Here are five practical habits that make a visit smoother, especially if you like to travel independently and avoid tourist friction:

  1. Start early if you want cooler weather and better light.
  2. Keep an eye on forecasts, because Louisiana rain can move quickly.
  3. Leave time between stops, since local roads rarely reward rushing.
  4. Ask respectful questions, because people often know more than any map can tell you.
  5. Treat the town as a living place, not a backdrop.

Those habits may sound simple, but they shape the quality of the trip more than any itinerary ever could. Roanoke is best appreciated by travelers who notice how a place works, not just what it offers on paper.

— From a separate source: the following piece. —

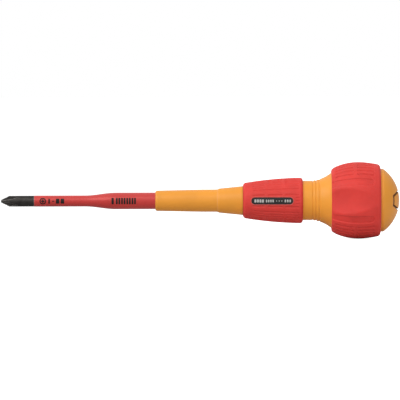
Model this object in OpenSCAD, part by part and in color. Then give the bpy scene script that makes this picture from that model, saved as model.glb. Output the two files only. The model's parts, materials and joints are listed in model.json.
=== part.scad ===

A town that stays with you quietly

Roanoke is not built for spectacle, and that is exactly why it lingers in memory. Some places announce themselves with monuments, crowded attractions, or loud claims about authenticity. Roanoke takes a different route. It offers a sense of steadiness, a regional culture with real depth, and the kind of scenery that grows on you the longer you stay.

Travelers who spend time here often leave with a better understanding of southwest Louisiana as a whole. They understand that small towns are not side notes. They are the structures that hold a region together, culturally and practically. They are places where history survives in ordinary habits, where weather shapes architecture and schedule, and where local pride lives in the details.

If Roanoke appears on your route, do not treat it as a brief pause between bigger destinations. Let it be the destination for a while. Walk slowly, drive carefully, listen more than you speak, and notice how much a quiet Louisiana town can reveal when you give it the time it deserves.